Meals, blankets, coats, and even housing won’t touch those. Jesus does that. And when he changes hearts and desires, the self-destructive behaviors that tend to perpetuate homelessness change too.
We care deeply about our city, but UGM doesn’t claim to have all the legal and political answers to the problems associated with homelessness here. We do know none of the solutions we try will accomplish lasting change unless they address individuals on a deeper level – underneath the visible needs for food, shelter, and clothing.
And we do know that on the individual level, the Gospel answers every need, from the heart, soul, and mind all the way up to the physical needs we provide for one another in the Body of Christ.
That’s why UGM invites each person to surrender to Christ, to come to Him for a second chance at life, with the power of the Holy Spirit to help. UGM’s other services, and many other resources available to people who are homeless, are an expression of His grace to give them the “hand up” they need to overcome all the other obstacles.

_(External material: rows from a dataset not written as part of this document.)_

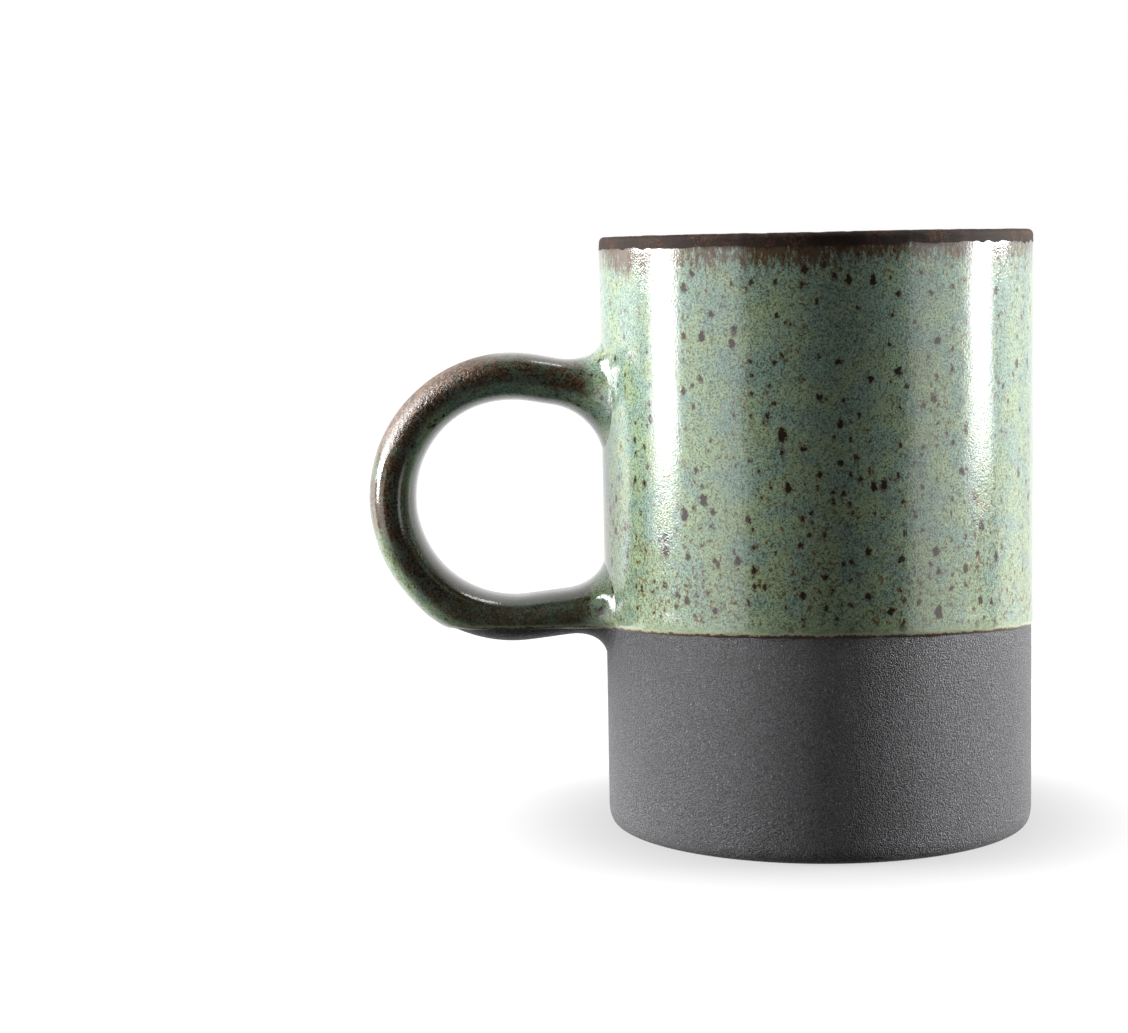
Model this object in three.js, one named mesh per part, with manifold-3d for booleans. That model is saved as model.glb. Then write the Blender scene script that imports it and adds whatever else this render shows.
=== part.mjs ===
// A handmade stoneware mug with a round strap handle, in millimetres, +Z up.
// The origin is the centre of the flat underside, on the mug's axis, and the handle points along -X.
//
// Clay pieces: a wall tube standing on a base disc, a coil smoothed into the inside corner, a strap
// bent into a ring, and a collar of clay worked in round each end of the strap where it meets the wall.
// Glaze coats: one outside the wall down to a tilted dip line, one lining the inside, one round the
// handle. The foot of the mug and the lowest part of the handle stay bare below the dip line.

import * as THREE from 'three';
import { mergeVertices } from 'three/addons/utils/BufferGeometryUtils.js';
import Module from 'manifold-3d';

// Driving dimensions of the body. Clay that is smoothed out onto other clay ends in a feather edge.
const mugHeight = 110;
const clayRadius = 39.8;
const wallThickness = 4;
const baseThickness = 6;
const footBevelWidth = 1.2;
const footBevelHeight = 3;
const coilRadius = 5;
const outerLipRadius = 1.2;
const innerLipRadius = 1.6;
const featherEdge = 0.3;

// Driving dimensions of the glaze.
const glazeThickness = 0.4;
const crestGlaze = 0.3;
const dipHeight = 36.6;
const dipSlopeX = -0.008;
const dipSlopeY = -0.087;

// Driving dimensions of the handle. "Out" is the distance from the mug's axis.
const ringOut = 57;
const ringHeight = 61.6;
const ringHalfWidth = 22.5;
const ringHalfHeight = 22.8;
const strapHalfThickness = 4.1;
const strapHalfWidth = 8.6;
const strapSquareness = 2.4;
const jointGap = 0.3;
const upperJoint = { turn: 10, collarLength: 8, inward: 8.5, outward: 5.5, sideways: 4 };
const lowerJoint = { turn: 6.5, collarLength: 6, inward: 5.5, outward: 5.5, sideways: 4 };

// How finely the round shapes are faceted.
const latheSegments = 60;
const arcSteps = 3;
const sectionPoints = 20;
const ringSteps = 17;
const collarFractions = [0, 0.1, 0.25, 0.48, 1];

const boreRadius = clayRadius - wallThickness;
const clayTop = mugHeight - crestGlaze;
const outerLipCentre = clayRadius - outerLipRadius;
const innerLipCentre = boreRadius + innerLipRadius;
const crestRadius = (outerLipCentre + innerLipCentre) / 2;
const degrees = Math.PI / 180;

const wasm = await Module();
wasm.setup();

// Matt clay and glossy glaze, each in the colour given.
function clay(color) {
  return new THREE.MeshStandardMaterial({ color, roughness: 0.92, metalness: 0 });
}

function glaze(color) {
  return new THREE.MeshStandardMaterial({ color, roughness: 0.14, metalness: 0 });
}

// A quarter ellipse of [radius, height] points about a centre, from one angle to another.
function arc(centreRadius, centreHeight, halfWidth, halfHeight, fromDegrees, toDegrees) {
  const points = [];
  for (let step = 0; step <= arcSteps; step++) {
    const angle = (fromDegrees + (toDegrees - fromDegrees) * step / arcSteps) * degrees;
    const radius = centreRadius + halfWidth * Math.cos(angle);
    points.push([radius, centreHeight + halfHeight * Math.sin(angle)]);
  }
  return points;
}

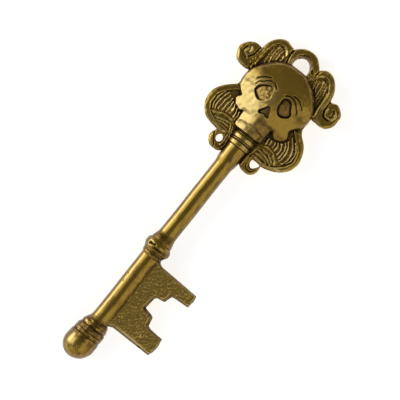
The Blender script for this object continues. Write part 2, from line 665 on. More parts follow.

We know not everyone will accept the invitation; no one has to believe in Jesus to receive our services. But we can only proclaim, from 68 years of experience, the reliability of God’s Word and the biblical principles on which our approach to homelessness is based:
- Each person is created by God in his own image and is therefore valuable.
- Change is possible even in the darkest of circumstances.
- By God’s design, humans flourish when they have responsibility, accountability and the opportunity to contribute to their community. We are created for a greater purpose than merely pleasing ourselves for the moment.
- Poverty is as much spiritual and relational as physical; only healthy, authentic relationships can end spiritual poverty.
Even without faith in Christ, these principles can change lives when they’re applied. But with faith, we’ve pretty much seen mountains move. The Gospel of Jesus is certainly good news!
Thanks to all who joined us for the Gathering. May our community discussion of homelessness continue to be filled with truth, grace and love for the poor, who are precious to Him.